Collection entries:
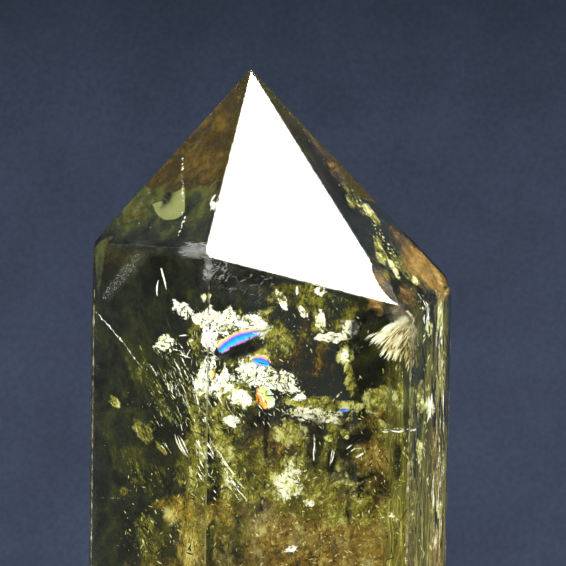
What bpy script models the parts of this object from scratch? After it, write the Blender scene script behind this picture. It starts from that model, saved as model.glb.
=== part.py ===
"""Citrine crystal point: one quartz crystal, a six-sided column under a six-faced tip, cut flat below.

The column's sides stand upright and are named by where they look: front is -Y, right is +X, up is +Z.
Every flat face is a plane, and the crystal is what is left of a block once each plane has cut it.
Its edges are worn to narrow flats, and shell-shaped chips are broken out of its corners and edges.
The origin is on the ground, under the middle of the crystal.
"""

import math

import bmesh
import bpy
from mathutils import Matrix, Vector

MM = 0.001  # the sizes below are in millimetres, and the model is in metres

# The tip, above the flat base at height 0
APEX = Vector((-2.83, 0.4, 81.6))
TIP_WEAR = 0.18  # how far below the apex the very point is rubbed off

# Column sides: the compass angle that each faces, in degrees from +X, and its distance from the axis
COLUMN_SIDES = {
    "front": (-90.0, 15.7),
    "front_right": (-30.0, 17.8),
    "back_right": (30.0, 17.4),
    "back": (90.0, 15.7),
    "back_left": (150.0, 17.8),
    "front_left": (210.0, 17.4),
}

# Tip faces: compass angle, slope in degrees from level, and how far inside the apex each plane passes
TIP_FACES = {
    "tip_front": (-78.2, 52.7, 0.0),
    "tip_right": (-34.0, 50.8, 0.0),
    "tip_back_right": (33.4, 51.0, 0.0),
    "tip_back": (93.0, 60.0, -1.3),
    "tip_back_left": (151.0, 51.0, 0.0),
    "tip_left": (206.9, 50.4, 0.0),
}

# Two slivers of faces that take the left shoulder off: three points on the side one, and the top
# one's compass angle, slope in degrees from level and a point on it
SHOULDER_SIDE = (
    Vector((-19.46, -1.09, 62.6)),
    Vector((-20.02, 0.92, 62.7)),
    Vector((-20.32, 0.4, 51.1)),
)
SHOULDER_TOP_ANGLE = 190.0
SHOULDER_TOP_SLOPE = 60.0
SHOULDER_TOP_POINT = Vector((-18.47, 0.4, 64.7))

# Worn edges: how deep below the sharp edge the narrow flat lies
COLUMN_EDGE_WEAR = 0.055
RIDGE_WEAR = 0.028
RIM_WEAR = 0.024
BASE_EDGE_WEAR = 0.45
RIGHT_SHOULDER_WEAR = 0.42

COLUMN_ORDER = tuple(COLUMN_SIDES)
TIP_ORDER = tuple(TIP_FACES)

# Chips on an edge between two faces: the faces, height, ball radius, depth and length over width
EDGE_CHIPS = {
    "ridge_chip": ("tip_front", "tip_right", 59.8, 1.7, 0.42, 2.5),
    "left_ridge_nick_high": ("tip_front", "tip_left", 74.3, 0.9, 0.05, 1.6),
    "left_ridge_nick_low": ("tip_front", "tip_left", 68.6, 1.3, 0.06, 1.8),
    "left_skyline_nick_high": ("tip_left", "tip_back_left", 78.2, 0.9, 0.12, 1.5),
    "left_skyline_nick_low": ("tip_left", "tip_back_left", 76.9, 1.0, 0.10, 1.3),
    "right_skyline_nick_high": ("tip_right", "tip_back_right", 77.9, 0.9, 0.13, 1.4),
    "right_skyline_nick_low": ("tip_right", "tip_back_right", 63.5, 1.4, 0.16, 2.0),
    "right_edge_nick_1": ("front_right", "back_right", 52.6, 2.2, 0.20, 1.7),
    "right_edge_nick_2": ("front_right", "back_right", 46.9, 1.8, 0.14, 2.2),
    "right_edge_nick_3": ("front_right", "back_right", 37.2, 3.4, 0.32, 1.8),
    "right_edge_nick_4": ("front_right", "back_right", 30.4, 2.2, 0.24, 2.4),
    "left_edge_nick": ("front_left", "back_left", 52.9, 1.3, 0.16, 1.6),
    "left_edge_nick_low": ("front_left", "back_left", 31.5, 1.8, 0.18, 2.2),
    "back_corner_chip": ("back", "back_left", 57.5, 3.0, 0.30, 1.4),
    "back_ridge_nick": ("tip_back", "tip_back_right", 66.0, 1.8, 0.16, 1.9),
    "back_edge_nick": ("back", "back_right", 38.0, 1.6, 0.12, 2.0),
}

# Chips in a column side: the side, run from its middle, height, ball radius, depth and length over width
SIDE_CHIPS = {
    "front_left_corner_chip": ("front_left", 5.6, 63.6, 1.8, 0.22, 1.5),
    "front_right_corner_chip": ("front", 10.9, 56.3, 3.0, 0.26, 1.3),
}

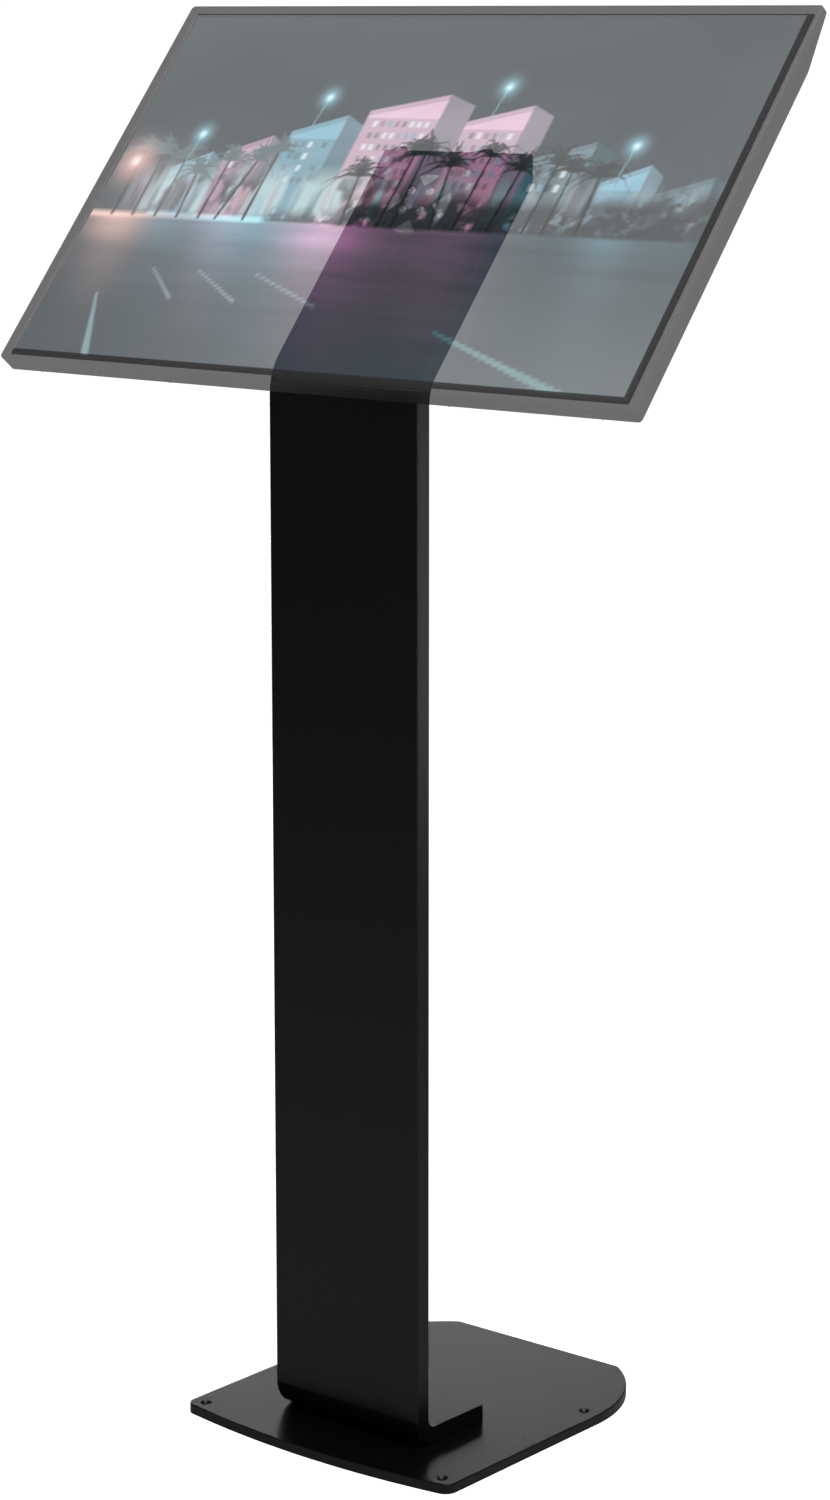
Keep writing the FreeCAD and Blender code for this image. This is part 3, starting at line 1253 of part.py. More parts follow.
def key_board():
    solid = box(KEY_X - 9, KEY_X + 5, KEY_LOW - KEY_BOARD_END, KEY_HIGH + KEY_BOARD_END,
                KEY_BOARD_N, KEY_BOARD_N + BOARD_T)
    half = SWITCH_SIZE / 2
    switches = [box(KEY_X - half, KEY_X + half, l - half, l + half,
                    SHELL_INNER + 2.4 + KEY_TRAVEL, KEY_BOARD_N) for name, l in key_places()]
    return on_head(solid.fuse(switches).removeSplitter())


# ---------------------------------------------------------------- all nodes
PARTS = {
    "base_mat": base_mat, "base_plate": base_plate, "foot_bolts": foot_bolts,
    "foot_clamp_plates": foot_clamp_plates, "column_face_sheet": column_face_sheet,
    "column_rear_cover": column_rear_cover, "head_rear_cover": head_rear_cover,
    "foot_end_plate": foot_end_plate, "head_end_plate": head_end_plate, "cover_tabs": cover_tabs,
    "cover_screws": cover_screws, "head_cover_screws": head_cover_screws,
    "cable_exit_grommet": cable_exit_grommet, "cable_slot_grommet": cable_slot_grommet,
    "access_plug": access_plug, "cable_clips": cable_clips,
    "head_backing_plate": head_backing_plate, "turntable_base": turntable_base,
    "turntable_screws": turntable_screws, "stop_pin": stop_pin,
    "friction_washer": friction_washer, "pivot_bolt": pivot_bolt,
    "spring_washer": spring_washer, "pivot_nut": pivot_nut, "turntable_disc": turntable_disc,
    "spider_plate": spider_plate, "spider_screws": spider_screws, "vesa_screws": vesa_screws,
    "vesa_inserts": vesa_inserts, "rear_housing": rear_housing, "housing_screws": housing_screws,
    "main_board": main_board, "power_board": power_board, "board_standoffs": board_standoffs,
    "port_block": port_block, "dc_power_jack": dc_power_jack,
    "display_back_cover": display_back_cover, "back_cover_screws": back_cover_screws,
    "front_frame": front_frame, "glass_gasket": glass_gasket, "touch_glass": touch_glass,
    "touch_sensor": touch_sensor, "lcd_panel": lcd_panel, "light_guide": light_guide,
    "led_strip": led_strip, "panel_chassis": panel_chassis, "timing_board": timing_board,
    "speakers": speakers, "status_lens": status_lens, "key_board": key_board,
}


def export(name, shape):
    solids = shape.Solids
    assert shape.isValid() and solids, name
    shape.exportStep("parts/" + name + ".step")
    size = shape.BoundBox
    print("%-20s solids %2d  volume %10.0f  size %6.1f %6.1f %6.1f" % (
        name, len(solids), shape.Volume, size.XLength, size.YLength, size.ZLength))


os.makedirs("parts", exist_ok=True)
for name, make in PARTS.items():
    export(name, make())
export("column_cheek_left", column_cheek(-1))
export("column_cheek_right", column_cheek(1))
for name, l in key_places():
    export(name, key(l))
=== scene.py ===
# %% [markdown]
# # A touchscreen kiosk
# A museum kiosk: a steel floor plate, a thin column of bent and welded sheet, and a touch display
# that turns on the column's tilted head. The shapes with a job to do come from the CAD frame, so
# this notebook is about the looks: the paint, the zinc, the plastics and the lit screen, and the
# small round things that a CAD export leaves a little too plain.

# %% Load the CAD frame
import json
import math

import bmesh
import bpy
import numpy as np
from mathutils import Matrix, Vector


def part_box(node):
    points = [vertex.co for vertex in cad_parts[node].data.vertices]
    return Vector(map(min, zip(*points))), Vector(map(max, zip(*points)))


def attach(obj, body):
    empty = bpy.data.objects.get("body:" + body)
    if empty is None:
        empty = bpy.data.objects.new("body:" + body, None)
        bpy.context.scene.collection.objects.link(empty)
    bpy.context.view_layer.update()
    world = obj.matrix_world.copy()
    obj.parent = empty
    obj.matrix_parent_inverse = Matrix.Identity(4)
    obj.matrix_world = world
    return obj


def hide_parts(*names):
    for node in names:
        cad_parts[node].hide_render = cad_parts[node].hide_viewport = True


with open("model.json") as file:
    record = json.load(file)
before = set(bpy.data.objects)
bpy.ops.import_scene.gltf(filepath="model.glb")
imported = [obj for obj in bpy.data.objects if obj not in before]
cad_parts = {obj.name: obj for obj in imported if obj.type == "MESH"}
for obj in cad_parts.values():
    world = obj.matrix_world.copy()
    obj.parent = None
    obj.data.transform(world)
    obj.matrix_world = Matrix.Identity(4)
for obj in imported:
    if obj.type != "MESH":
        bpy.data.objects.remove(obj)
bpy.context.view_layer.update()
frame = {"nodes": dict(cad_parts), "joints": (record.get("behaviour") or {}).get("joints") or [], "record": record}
nodes = frame["nodes"]
MM = 0.001

# %% [markdown]
# Everything on the head is easier to place in the head's own frame: x to the user's right, *up*
# along the head's face and *out* of it. The display's joint already holds that frame, because its
# position is the hub and its axis points straight out of the head.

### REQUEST
Give the exact lines, and only those, from the line containing "for name, make" through the line containing "points = [vertex.co" in the entries above.

### FINAL RESULT
for name, make in PARTS.items():
    export(name, make())
export("column_cheek_left", column_cheek(-1))
export("column_cheek_right", column_cheek(1))
for name, l in key_places():
    export(name, key(l))
=== scene.py ===
# %% [markdown]
# # A touchscreen kiosk
# A museum kiosk: a steel floor plate, a thin column of bent and welded sheet, and a touch display
# that turns on the column's tilted head. The shapes with a job to do come from the CAD frame, so
# this notebook is about the looks: the paint, the zinc, the plastics and the lit screen, and the
# small round things that a CAD export leaves a little too plain.

# %% Load the CAD frame
import json
import math

import bmesh
import bpy
import numpy as np
from mathutils import Matrix, Vector


def part_box(node):
    points = [vertex.co for vertex in cad_parts[node].data.vertices]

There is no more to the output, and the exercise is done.